[BEGIN]

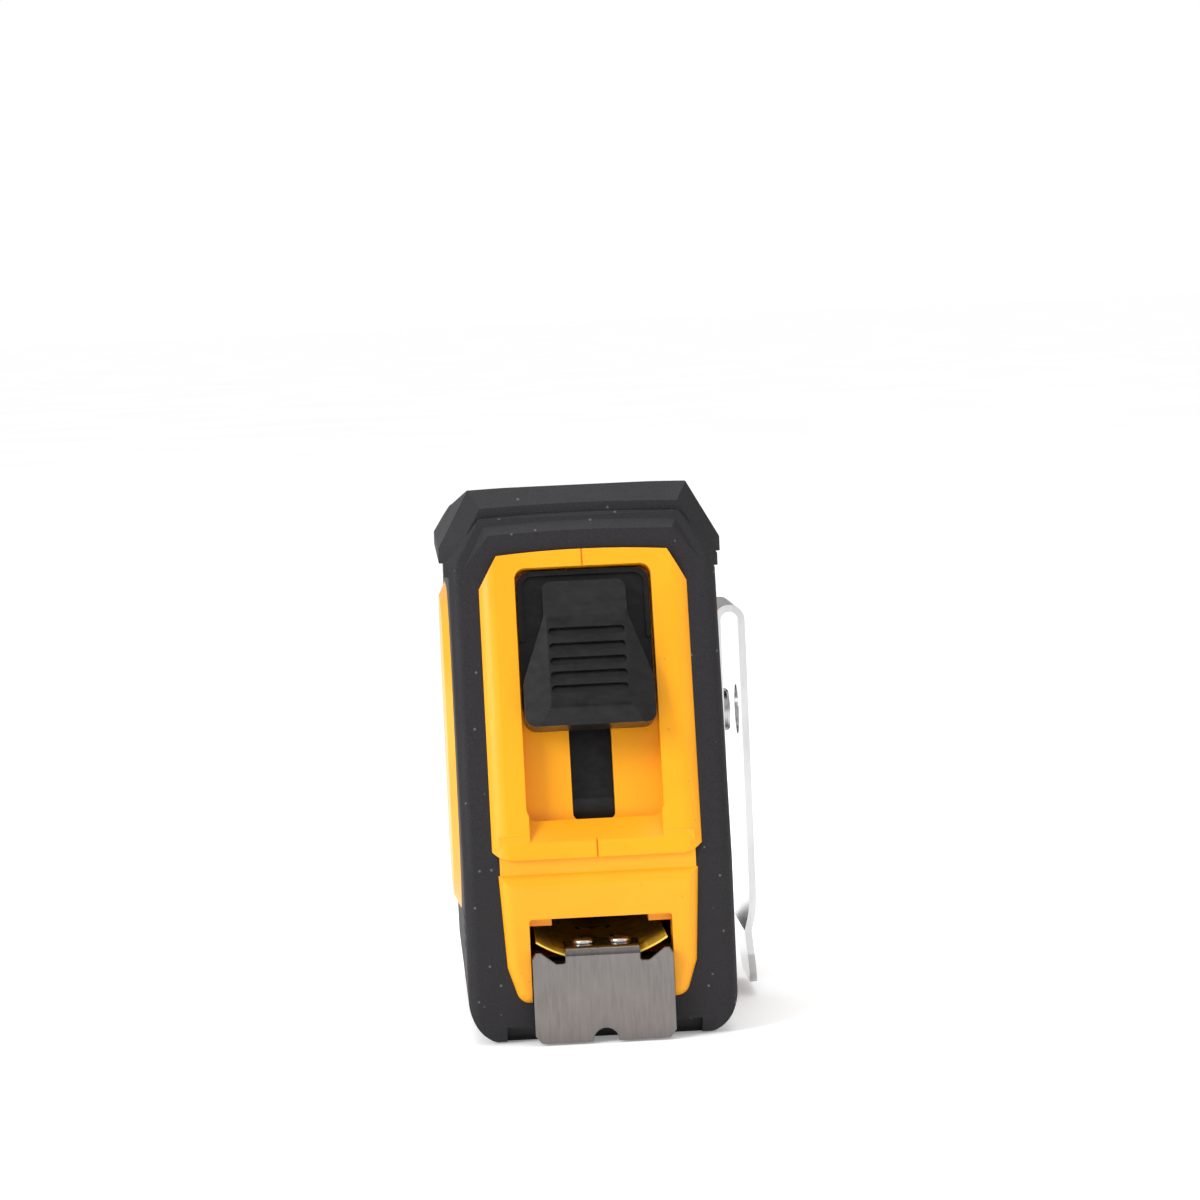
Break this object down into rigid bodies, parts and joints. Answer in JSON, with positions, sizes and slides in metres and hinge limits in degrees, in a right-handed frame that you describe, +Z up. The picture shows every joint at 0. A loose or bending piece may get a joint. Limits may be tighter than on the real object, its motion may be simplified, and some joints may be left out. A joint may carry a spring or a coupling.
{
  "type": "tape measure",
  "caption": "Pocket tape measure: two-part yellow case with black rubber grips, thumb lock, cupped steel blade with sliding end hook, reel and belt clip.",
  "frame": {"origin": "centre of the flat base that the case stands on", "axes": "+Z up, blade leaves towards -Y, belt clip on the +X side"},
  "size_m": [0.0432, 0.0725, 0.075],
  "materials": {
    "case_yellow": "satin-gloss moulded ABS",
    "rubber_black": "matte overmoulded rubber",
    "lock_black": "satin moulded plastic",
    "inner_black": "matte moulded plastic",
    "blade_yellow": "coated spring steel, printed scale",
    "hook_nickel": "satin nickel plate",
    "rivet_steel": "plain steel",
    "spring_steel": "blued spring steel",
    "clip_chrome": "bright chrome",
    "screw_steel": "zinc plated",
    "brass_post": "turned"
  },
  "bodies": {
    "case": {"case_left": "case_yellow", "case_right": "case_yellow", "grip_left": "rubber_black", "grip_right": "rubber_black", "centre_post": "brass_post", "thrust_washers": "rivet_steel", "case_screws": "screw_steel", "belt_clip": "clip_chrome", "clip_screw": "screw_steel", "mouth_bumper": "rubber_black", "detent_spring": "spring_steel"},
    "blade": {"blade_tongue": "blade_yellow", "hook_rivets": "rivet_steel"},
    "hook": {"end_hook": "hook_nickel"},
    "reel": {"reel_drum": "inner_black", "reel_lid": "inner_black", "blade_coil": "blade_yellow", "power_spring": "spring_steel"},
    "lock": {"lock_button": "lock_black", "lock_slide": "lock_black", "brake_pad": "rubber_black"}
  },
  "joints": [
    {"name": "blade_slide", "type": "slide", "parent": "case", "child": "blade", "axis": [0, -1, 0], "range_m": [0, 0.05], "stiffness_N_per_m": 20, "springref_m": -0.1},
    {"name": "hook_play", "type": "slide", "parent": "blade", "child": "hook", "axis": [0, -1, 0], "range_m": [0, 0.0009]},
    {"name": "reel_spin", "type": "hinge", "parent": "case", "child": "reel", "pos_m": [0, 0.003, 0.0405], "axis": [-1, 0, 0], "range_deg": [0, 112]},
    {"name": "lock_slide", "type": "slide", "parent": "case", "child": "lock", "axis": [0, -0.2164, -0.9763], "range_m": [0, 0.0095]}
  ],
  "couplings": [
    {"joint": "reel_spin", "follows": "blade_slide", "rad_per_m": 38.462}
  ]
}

[END]
[BEGIN]

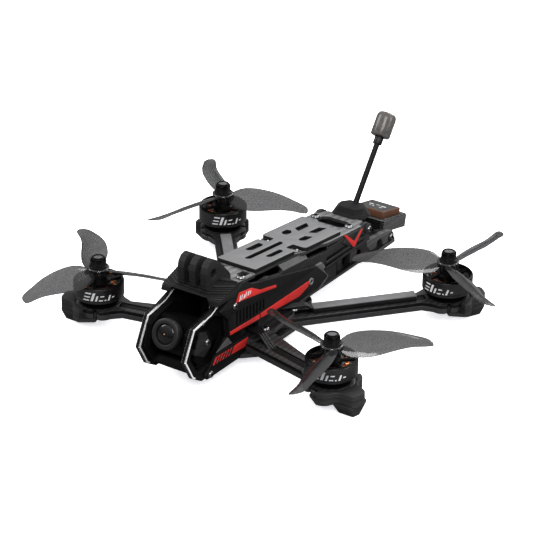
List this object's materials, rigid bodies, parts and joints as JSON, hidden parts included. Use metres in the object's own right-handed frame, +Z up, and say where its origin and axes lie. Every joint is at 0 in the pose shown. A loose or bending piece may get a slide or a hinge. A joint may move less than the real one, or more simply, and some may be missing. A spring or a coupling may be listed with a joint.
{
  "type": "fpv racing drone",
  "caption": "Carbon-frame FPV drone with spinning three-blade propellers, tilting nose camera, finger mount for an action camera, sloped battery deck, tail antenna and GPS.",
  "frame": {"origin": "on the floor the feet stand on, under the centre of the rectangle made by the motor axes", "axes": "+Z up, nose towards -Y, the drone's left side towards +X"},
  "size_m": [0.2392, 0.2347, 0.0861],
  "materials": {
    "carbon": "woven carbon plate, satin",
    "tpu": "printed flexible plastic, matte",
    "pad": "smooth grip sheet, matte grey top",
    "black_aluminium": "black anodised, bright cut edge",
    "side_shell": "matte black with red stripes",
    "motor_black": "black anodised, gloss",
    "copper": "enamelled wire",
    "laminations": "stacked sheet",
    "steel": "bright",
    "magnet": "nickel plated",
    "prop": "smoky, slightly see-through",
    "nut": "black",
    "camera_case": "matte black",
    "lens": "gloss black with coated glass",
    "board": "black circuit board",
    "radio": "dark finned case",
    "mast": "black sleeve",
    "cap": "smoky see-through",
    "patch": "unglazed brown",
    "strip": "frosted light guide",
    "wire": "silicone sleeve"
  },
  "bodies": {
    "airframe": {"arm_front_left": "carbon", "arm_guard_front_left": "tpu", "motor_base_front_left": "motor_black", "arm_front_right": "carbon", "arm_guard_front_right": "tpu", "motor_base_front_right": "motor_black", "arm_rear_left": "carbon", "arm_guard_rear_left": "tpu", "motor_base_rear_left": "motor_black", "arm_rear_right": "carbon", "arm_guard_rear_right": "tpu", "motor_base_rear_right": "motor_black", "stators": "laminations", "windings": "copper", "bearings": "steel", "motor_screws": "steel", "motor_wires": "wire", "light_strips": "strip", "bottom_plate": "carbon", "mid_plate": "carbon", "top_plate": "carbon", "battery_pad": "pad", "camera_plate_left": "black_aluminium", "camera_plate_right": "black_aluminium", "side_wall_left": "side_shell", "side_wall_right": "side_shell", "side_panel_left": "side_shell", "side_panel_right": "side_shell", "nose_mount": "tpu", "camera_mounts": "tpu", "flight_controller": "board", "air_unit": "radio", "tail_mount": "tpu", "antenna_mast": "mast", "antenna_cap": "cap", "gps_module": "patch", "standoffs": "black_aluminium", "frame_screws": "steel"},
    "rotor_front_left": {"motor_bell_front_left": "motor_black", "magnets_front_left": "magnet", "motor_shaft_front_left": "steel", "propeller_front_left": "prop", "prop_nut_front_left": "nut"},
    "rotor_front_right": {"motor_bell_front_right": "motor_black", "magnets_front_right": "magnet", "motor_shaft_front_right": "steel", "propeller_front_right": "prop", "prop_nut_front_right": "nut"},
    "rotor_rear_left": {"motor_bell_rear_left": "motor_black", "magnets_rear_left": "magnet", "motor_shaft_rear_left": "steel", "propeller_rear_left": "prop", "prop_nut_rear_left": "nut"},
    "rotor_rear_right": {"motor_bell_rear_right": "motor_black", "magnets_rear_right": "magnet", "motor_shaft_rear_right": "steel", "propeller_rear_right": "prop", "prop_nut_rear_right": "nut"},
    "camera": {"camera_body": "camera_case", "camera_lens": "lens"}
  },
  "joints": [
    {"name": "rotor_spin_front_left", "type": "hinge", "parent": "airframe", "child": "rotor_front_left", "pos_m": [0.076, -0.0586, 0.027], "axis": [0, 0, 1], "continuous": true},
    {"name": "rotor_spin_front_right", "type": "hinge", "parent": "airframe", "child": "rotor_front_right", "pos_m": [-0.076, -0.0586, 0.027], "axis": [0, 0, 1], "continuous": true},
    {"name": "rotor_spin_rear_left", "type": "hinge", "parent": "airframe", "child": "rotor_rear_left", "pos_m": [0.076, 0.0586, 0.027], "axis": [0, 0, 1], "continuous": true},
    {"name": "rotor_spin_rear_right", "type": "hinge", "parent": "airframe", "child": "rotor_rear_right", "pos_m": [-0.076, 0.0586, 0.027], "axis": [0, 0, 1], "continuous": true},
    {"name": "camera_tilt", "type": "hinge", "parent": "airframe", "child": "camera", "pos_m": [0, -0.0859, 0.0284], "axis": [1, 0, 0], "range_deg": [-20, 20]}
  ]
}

[END]
[BEGIN]

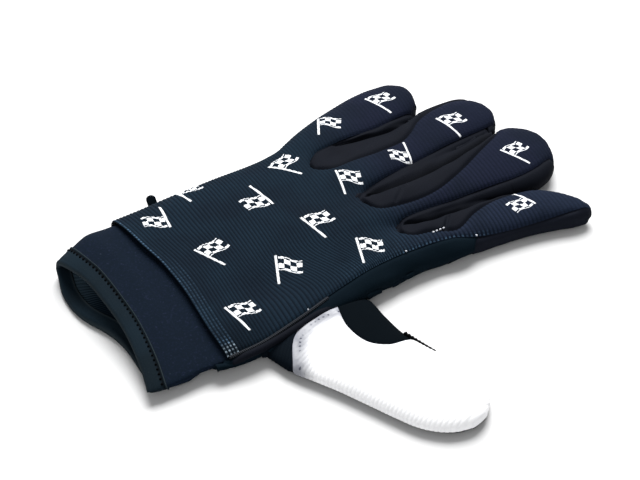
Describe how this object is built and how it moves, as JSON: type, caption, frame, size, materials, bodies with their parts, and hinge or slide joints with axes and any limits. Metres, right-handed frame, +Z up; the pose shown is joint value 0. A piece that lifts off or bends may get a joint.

[END]

> [DIRECTIVE]: Filter out all lines lacking the word "rigid" and copy the rest.

> [THE ANSWER]:
Break this object down into rigid bodies, parts and joints. Answer in JSON, with positions, sizes and slides in metres and hinge limits in degrees, in a right-handed frame that you describe, +Z up. The picture shows every joint at 0. A loose or bending piece may get a joint. Limits may be tighter than on the real object, its motion may be simplified, and some joints may be left out. A joint may carry a spring or a coupling.
List this object's materials, rigid bodies, parts and joints as JSON, hidden parts included. Use metres in the object's own right-handed frame, +Z up, and say where its origin and axes lie. Every joint is at 0 in the pose shown. A loose or bending piece may get a slide or a hinge. A joint may move less than the real one, or more simply, and some may be missing. A spring or a coupling may be listed with a joint.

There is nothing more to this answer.